Some records:
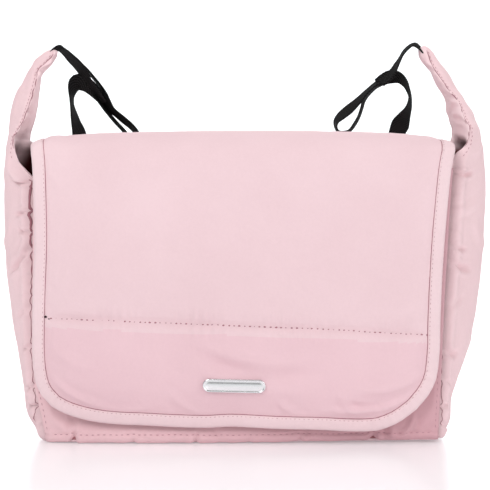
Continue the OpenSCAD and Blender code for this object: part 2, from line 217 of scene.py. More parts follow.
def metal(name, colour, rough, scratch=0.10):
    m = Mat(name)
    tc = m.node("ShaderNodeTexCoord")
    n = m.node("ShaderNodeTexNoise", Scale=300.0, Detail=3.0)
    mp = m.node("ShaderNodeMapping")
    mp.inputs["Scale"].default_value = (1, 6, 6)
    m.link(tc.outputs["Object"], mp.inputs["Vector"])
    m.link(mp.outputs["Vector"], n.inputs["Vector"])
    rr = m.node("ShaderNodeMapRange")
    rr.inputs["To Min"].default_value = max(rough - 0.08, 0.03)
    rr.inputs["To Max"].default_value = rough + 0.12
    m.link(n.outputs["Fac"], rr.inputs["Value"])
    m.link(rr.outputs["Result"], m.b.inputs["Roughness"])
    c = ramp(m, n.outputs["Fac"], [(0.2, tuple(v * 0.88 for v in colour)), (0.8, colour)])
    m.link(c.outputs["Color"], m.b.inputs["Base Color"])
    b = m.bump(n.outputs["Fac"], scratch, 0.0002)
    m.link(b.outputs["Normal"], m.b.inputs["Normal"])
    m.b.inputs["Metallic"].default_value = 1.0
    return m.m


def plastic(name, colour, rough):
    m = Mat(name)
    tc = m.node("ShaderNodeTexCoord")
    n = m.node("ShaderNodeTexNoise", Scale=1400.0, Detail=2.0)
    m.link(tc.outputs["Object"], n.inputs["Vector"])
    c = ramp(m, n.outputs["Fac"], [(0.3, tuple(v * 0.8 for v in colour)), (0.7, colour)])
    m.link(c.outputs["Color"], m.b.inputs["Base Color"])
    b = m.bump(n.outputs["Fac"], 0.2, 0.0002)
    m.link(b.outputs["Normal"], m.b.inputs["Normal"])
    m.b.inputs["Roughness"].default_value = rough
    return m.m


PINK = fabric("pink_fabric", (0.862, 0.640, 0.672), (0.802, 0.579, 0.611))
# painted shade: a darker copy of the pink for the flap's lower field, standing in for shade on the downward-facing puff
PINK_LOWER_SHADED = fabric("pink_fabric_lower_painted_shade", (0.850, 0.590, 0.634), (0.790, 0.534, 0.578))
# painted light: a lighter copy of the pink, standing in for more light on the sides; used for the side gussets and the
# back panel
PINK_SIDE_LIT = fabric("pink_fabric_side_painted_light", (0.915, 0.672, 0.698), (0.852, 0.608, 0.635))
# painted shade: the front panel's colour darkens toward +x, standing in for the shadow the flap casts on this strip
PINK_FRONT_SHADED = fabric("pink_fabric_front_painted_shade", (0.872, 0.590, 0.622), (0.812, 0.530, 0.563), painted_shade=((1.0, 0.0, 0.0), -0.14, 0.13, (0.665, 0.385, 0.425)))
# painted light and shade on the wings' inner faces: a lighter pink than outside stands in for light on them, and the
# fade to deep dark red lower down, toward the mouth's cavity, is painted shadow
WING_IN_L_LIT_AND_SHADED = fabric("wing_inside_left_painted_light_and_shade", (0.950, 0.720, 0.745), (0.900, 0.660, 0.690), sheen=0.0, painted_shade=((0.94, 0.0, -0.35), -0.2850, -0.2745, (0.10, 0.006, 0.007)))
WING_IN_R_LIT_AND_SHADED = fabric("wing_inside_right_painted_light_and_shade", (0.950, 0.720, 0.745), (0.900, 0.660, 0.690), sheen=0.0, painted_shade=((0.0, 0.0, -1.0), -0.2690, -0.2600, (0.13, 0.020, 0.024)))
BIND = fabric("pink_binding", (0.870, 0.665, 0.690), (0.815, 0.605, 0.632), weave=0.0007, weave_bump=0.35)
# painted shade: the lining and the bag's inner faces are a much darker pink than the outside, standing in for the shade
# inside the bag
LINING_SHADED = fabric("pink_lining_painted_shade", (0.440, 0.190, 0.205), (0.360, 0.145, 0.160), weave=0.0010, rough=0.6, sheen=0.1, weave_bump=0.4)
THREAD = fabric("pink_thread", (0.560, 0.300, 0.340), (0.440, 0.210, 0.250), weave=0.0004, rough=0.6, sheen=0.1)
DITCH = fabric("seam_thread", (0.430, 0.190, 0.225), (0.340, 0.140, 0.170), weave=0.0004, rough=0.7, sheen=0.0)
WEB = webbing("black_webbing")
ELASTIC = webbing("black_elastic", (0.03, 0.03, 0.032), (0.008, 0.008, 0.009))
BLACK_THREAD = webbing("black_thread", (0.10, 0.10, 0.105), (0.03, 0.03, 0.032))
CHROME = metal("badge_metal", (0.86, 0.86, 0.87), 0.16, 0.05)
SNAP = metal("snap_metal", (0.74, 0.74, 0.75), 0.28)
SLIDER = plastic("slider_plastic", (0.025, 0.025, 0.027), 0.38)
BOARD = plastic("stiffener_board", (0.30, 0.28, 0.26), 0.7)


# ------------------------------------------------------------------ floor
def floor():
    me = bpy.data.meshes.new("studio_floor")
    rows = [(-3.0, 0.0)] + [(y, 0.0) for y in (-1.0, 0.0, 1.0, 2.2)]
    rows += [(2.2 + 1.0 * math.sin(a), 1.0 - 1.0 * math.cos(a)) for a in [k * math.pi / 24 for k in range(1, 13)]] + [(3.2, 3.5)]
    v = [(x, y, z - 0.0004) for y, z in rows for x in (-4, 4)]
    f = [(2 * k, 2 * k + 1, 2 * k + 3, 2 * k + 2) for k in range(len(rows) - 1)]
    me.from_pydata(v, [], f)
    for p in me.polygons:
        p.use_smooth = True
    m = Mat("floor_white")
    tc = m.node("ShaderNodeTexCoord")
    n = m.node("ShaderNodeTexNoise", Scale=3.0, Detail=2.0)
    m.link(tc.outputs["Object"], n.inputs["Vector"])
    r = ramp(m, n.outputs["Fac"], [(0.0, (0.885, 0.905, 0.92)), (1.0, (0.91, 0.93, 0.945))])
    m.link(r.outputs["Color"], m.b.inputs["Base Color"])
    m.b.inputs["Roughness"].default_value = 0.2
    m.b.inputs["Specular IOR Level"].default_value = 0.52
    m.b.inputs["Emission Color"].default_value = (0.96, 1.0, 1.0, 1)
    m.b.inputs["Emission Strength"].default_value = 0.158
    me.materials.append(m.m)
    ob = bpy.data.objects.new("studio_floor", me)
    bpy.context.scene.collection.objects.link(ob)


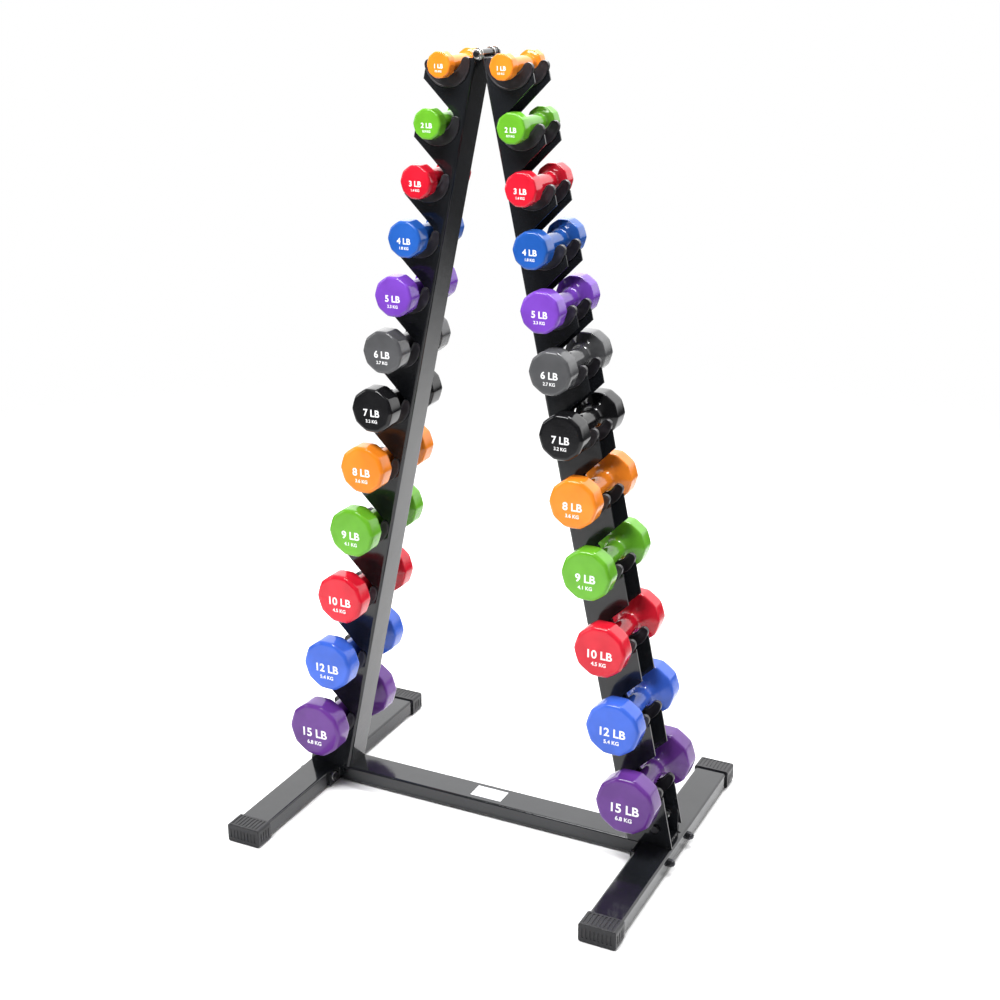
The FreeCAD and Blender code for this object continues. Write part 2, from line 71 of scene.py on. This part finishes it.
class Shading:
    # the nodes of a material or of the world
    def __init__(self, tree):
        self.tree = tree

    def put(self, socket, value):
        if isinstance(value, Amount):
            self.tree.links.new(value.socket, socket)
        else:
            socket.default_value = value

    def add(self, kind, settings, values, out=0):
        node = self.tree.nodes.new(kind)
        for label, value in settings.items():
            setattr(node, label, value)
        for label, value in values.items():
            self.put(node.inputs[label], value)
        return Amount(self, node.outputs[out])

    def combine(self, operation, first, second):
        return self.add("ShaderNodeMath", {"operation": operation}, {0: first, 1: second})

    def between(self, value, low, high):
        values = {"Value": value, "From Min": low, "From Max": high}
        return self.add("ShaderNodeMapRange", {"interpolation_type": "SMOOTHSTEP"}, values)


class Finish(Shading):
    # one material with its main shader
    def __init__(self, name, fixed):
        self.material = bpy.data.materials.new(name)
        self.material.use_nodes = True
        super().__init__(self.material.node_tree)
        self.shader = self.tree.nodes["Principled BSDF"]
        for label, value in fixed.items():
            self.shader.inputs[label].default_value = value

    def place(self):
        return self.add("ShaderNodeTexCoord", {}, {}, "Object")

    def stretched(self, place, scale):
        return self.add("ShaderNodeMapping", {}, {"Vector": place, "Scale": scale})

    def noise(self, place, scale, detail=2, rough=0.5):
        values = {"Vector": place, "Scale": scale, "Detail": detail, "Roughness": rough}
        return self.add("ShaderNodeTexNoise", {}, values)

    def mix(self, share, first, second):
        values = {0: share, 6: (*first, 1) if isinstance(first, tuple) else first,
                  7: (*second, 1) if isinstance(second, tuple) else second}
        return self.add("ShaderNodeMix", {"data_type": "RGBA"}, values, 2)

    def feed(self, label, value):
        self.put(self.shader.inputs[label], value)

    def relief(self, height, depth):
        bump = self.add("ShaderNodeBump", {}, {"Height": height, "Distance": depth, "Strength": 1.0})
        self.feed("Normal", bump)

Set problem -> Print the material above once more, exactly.

Task output ->
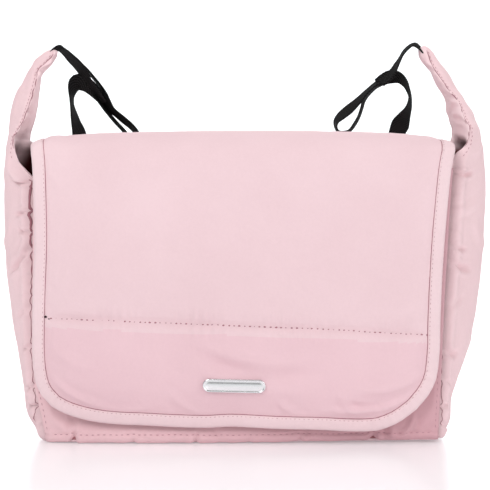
Continue the OpenSCAD and Blender code for this object: part 2, from line 217 of scene.py. More parts follow.
def metal(name, colour, rough, scratch=0.10):
    m = Mat(name)
    tc = m.node("ShaderNodeTexCoord")
    n = m.node("ShaderNodeTexNoise", Scale=300.0, Detail=3.0)
    mp = m.node("ShaderNodeMapping")
    mp.inputs["Scale"].default_value = (1, 6, 6)
    m.link(tc.outputs["Object"], mp.inputs["Vector"])
    m.link(mp.outputs["Vector"], n.inputs["Vector"])
    rr = m.node("ShaderNodeMapRange")
    rr.inputs["To Min"].default_value = max(rough - 0.08, 0.03)
    rr.inputs["To Max"].default_value = rough + 0.12
    m.link(n.outputs["Fac"], rr.inputs["Value"])
    m.link(rr.outputs["Result"], m.b.inputs["Roughness"])
    c = ramp(m, n.outputs["Fac"], [(0.2, tuple(v * 0.88 for v in colour)), (0.8, colour)])
    m.link(c.outputs["Color"], m.b.inputs["Base Color"])
    b = m.bump(n.outputs["Fac"], scratch, 0.0002)
    m.link(b.outputs["Normal"], m.b.inputs["Normal"])
    m.b.inputs["Metallic"].default_value = 1.0
    return m.m


def plastic(name, colour, rough):
    m = Mat(name)
    tc = m.node("ShaderNodeTexCoord")
    n = m.node("ShaderNodeTexNoise", Scale=1400.0, Detail=2.0)
    m.link(tc.outputs["Object"], n.inputs["Vector"])
    c = ramp(m, n.outputs["Fac"], [(0.3, tuple(v * 0.8 for v in colour)), (0.7, colour)])
    m.link(c.outputs["Color"], m.b.inputs["Base Color"])
    b = m.bump(n.outputs["Fac"], 0.2, 0.0002)
    m.link(b.outputs["Normal"], m.b.inputs["Normal"])
    m.b.inputs["Roughness"].default_value = rough
    return m.m


PINK = fabric("pink_fabric", (0.862, 0.640, 0.672), (0.802, 0.579, 0.611))
# painted shade: a darker copy of the pink for the flap's lower field, standing in for shade on the downward-facing puff
PINK_LOWER_SHADED = fabric("pink_fabric_lower_painted_shade", (0.850, 0.590, 0.634), (0.790, 0.534, 0.578))
# painted light: a lighter copy of the pink, standing in for more light on the sides; used for the side gussets and the
# back panel
PINK_SIDE_LIT = fabric("pink_fabric_side_painted_light", (0.915, 0.672, 0.698), (0.852, 0.608, 0.635))
# painted shade: the front panel's colour darkens toward +x, standing in for the shadow the flap casts on this strip
PINK_FRONT_SHADED = fabric("pink_fabric_front_painted_shade", (0.872, 0.590, 0.622), (0.812, 0.530, 0.563), painted_shade=((1.0, 0.0, 0.0), -0.14, 0.13, (0.665, 0.385, 0.425)))
# painted light and shade on the wings' inner faces: a lighter pink than outside stands in for light on them, and the
# fade to deep dark red lower down, toward the mouth's cavity, is painted shadow
WING_IN_L_LIT_AND_SHADED = fabric("wing_inside_left_painted_light_and_shade", (0.950, 0.720, 0.745), (0.900, 0.660, 0.690), sheen=0.0, painted_shade=((0.94, 0.0, -0.35), -0.2850, -0.2745, (0.10, 0.006, 0.007)))
WING_IN_R_LIT_AND_SHADED = fabric("wing_inside_right_painted_light_and_shade", (0.950, 0.720, 0.745), (0.900, 0.660, 0.690), sheen=0.0, painted_shade=((0.0, 0.0, -1.0), -0.2690, -0.2600, (0.13, 0.020, 0.024)))
BIND = fabric("pink_binding", (0.870, 0.665, 0.690), (0.815, 0.605, 0.632), weave=0.0007, weave_bump=0.35)
# painted shade: the lining and the bag's inner faces are a much darker pink than the outside, standing in for the shade
# inside the bag
LINING_SHADED = fabric("pink_lining_painted_shade", (0.440, 0.190, 0.205), (0.360, 0.145, 0.160), weave=0.0010, rough=0.6, sheen=0.1, weave_bump=0.4)
THREAD = fabric("pink_thread", (0.560, 0.300, 0.340), (0.440, 0.210, 0.250), weave=0.0004, rough=0.6, sheen=0.1)
DITCH = fabric("seam_thread", (0.430, 0.190, 0.225), (0.340, 0.140, 0.170), weave=0.0004, rough=0.7, sheen=0.0)
WEB = webbing("black_webbing")
ELASTIC = webbing("black_elastic", (0.03, 0.03, 0.032), (0.008, 0.008, 0.009))
BLACK_THREAD = webbing("black_thread", (0.10, 0.10, 0.105), (0.03, 0.03, 0.032))
CHROME = metal("badge_metal", (0.86, 0.86, 0.87), 0.16, 0.05)
SNAP = metal("snap_metal", (0.74, 0.74, 0.75), 0.28)
SLIDER = plastic("slider_plastic", (0.025, 0.025, 0.027), 0.38)
BOARD = plastic("stiffener_board", (0.30, 0.28, 0.26), 0.7)


# ------------------------------------------------------------------ floor
def floor():
    me = bpy.data.meshes.new("studio_floor")
    rows = [(-3.0, 0.0)] + [(y, 0.0) for y in (-1.0, 0.0, 1.0, 2.2)]
    rows += [(2.2 + 1.0 * math.sin(a), 1.0 - 1.0 * math.cos(a)) for a in [k * math.pi / 24 for k in range(1, 13)]] + [(3.2, 3.5)]
    v = [(x, y, z - 0.0004) for y, z in rows for x in (-4, 4)]
    f = [(2 * k, 2 * k + 1, 2 * k + 3, 2 * k + 2) for k in range(len(rows) - 1)]
    me.from_pydata(v, [], f)
    for p in me.polygons:
        p.use_smooth = True
    m = Mat("floor_white")
    tc = m.node("ShaderNodeTexCoord")
    n = m.node("ShaderNodeTexNoise", Scale=3.0, Detail=2.0)
    m.link(tc.outputs["Object"], n.inputs["Vector"])
    r = ramp(m, n.outputs["Fac"], [(0.0, (0.885, 0.905, 0.92)), (1.0, (0.91, 0.93, 0.945))])
    m.link(r.outputs["Color"], m.b.inputs["Base Color"])
    m.b.inputs["Roughness"].default_value = 0.2
    m.b.inputs["Specular IOR Level"].default_value = 0.52
    m.b.inputs["Emission Color"].default_value = (0.96, 1.0, 1.0, 1)
    m.b.inputs["Emission Strength"].default_value = 0.158
    me.materials.append(m.m)
    ob = bpy.data.objects.new("studio_floor", me)
    bpy.context.scene.collection.objects.link(ob)


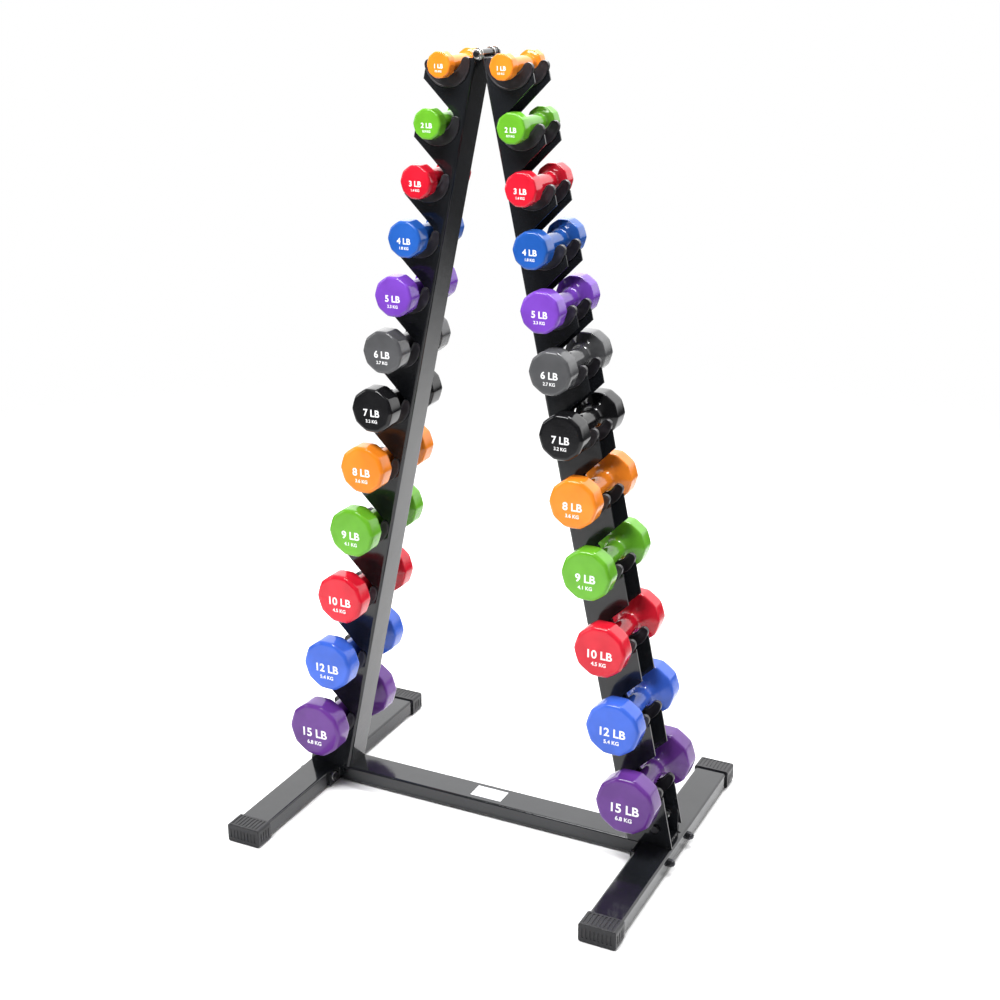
The FreeCAD and Blender code for this object continues. Write part 2, from line 71 of scene.py on. This part finishes it.
class Shading:
    # the nodes of a material or of the world
    def __init__(self, tree):
        self.tree = tree

    def put(self, socket, value):
        if isinstance(value, Amount):
            self.tree.links.new(value.socket, socket)
        else:
            socket.default_value = value

    def add(self, kind, settings, values, out=0):
        node = self.tree.nodes.new(kind)
        for label, value in settings.items():
            setattr(node, label, value)
        for label, value in values.items():
            self.put(node.inputs[label], value)
        return Amount(self, node.outputs[out])

    def combine(self, operation, first, second):
        return self.add("ShaderNodeMath", {"operation": operation}, {0: first, 1: second})

    def between(self, value, low, high):
        values = {"Value": value, "From Min": low, "From Max": high}
        return self.add("ShaderNodeMapRange", {"interpolation_type": "SMOOTHSTEP"}, values)


class Finish(Shading):
    # one material with its main shader
    def __init__(self, name, fixed):
        self.material = bpy.data.materials.new(name)
        self.material.use_nodes = True
        super().__init__(self.material.node_tree)
        self.shader = self.tree.nodes["Principled BSDF"]
        for label, value in fixed.items():
            self.shader.inputs[label].default_value = value

    def place(self):
        return self.add("ShaderNodeTexCoord", {}, {}, "Object")

    def stretched(self, place, scale):
        return self.add("ShaderNodeMapping", {}, {"Vector": place, "Scale": scale})

    def noise(self, place, scale, detail=2, rough=0.5):
        values = {"Vector": place, "Scale": scale, "Detail": detail, "Roughness": rough}
        return self.add("ShaderNodeTexNoise", {}, values)

    def mix(self, share, first, second):
        values = {0: share, 6: (*first, 1) if isinstance(first, tuple) else first,
                  7: (*second, 1) if isinstance(second, tuple) else second}
        return self.add("ShaderNodeMix", {"data_type": "RGBA"}, values, 2)

    def feed(self, label, value):
        self.put(self.shader.inputs[label], value)

    def relief(self, height, depth):
        bump = self.add("ShaderNodeBump", {}, {"Height": height, "Distance": depth, "Strength": 1.0})
        self.feed("Normal", bump)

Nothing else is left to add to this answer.